A digital sign at Frenchie’s Selects in Massena will be one of the areas advertising for free the “Bring the A-4 Home” campaign.

“Clayton Plourde did the design on this. It’s a very simple design. It’s not cluttered. It has a picture of the airplane and the phone number here. It will be on for two hours at a time for the next couple of months,” Mr. Dawson said.

“We should be on there probably four or five times a day,” Mr. MacMillan said.

Mr. Dawson said he also met with Real C. “Frenchie” Coupal about the display.

“He gave us at least a half hour. He said he was very happy to help us,” he said.

Local businessman Paul B. Morrow also is providing free advertising space on a 4-by-8-foot digital sign at his company’s Massena office, 52-56 Center St., the former O’Brien’s Flooring Center.

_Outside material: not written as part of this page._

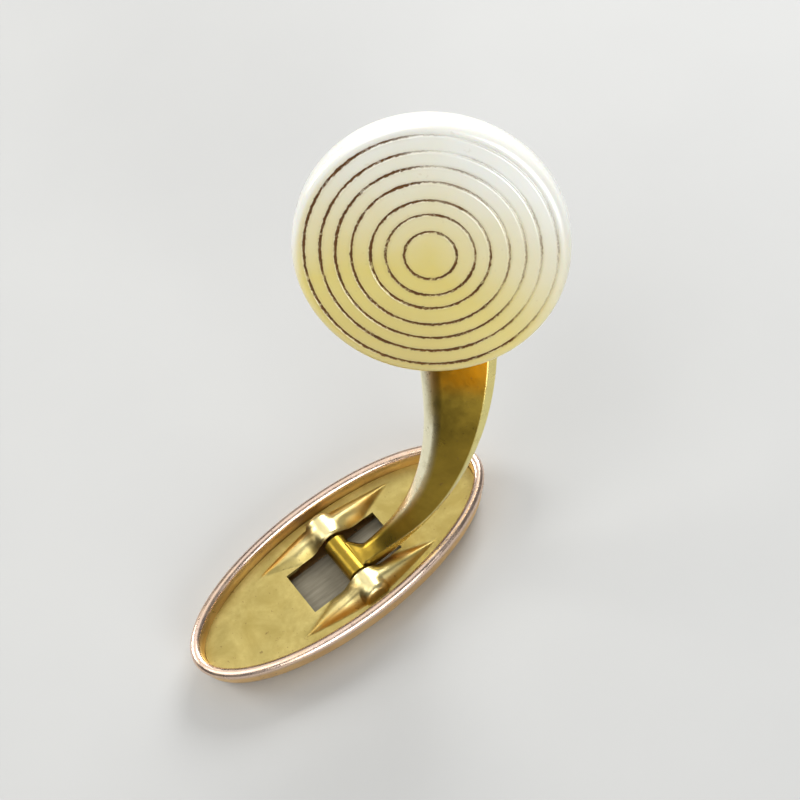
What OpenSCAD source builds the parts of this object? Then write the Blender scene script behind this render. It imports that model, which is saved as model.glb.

“He also agreed to do that for nothing for us,” Mr. Dawson said.

“I think that one will be active next week,” Mr. MacMillan said. “It’s identical to the one on the big screen, but more downsized.”

The A-4 Skyhawk was a carrier-capable ground-attack aircraft developed for the Navy and Marine Corps. It was capable of delivering nuclear weapons using a low-altitude bombing system and played a key role in the Vietnam War.

Organizers chose that plane because of its smaller size. The plane would be dismantled at its point of origin, shipped in a truck and then readied by the men for display in the town. It would have no engine and weighs 6,000 to 10,000 pounds. The group would need an area large enough to cover its overall length of 36 feet.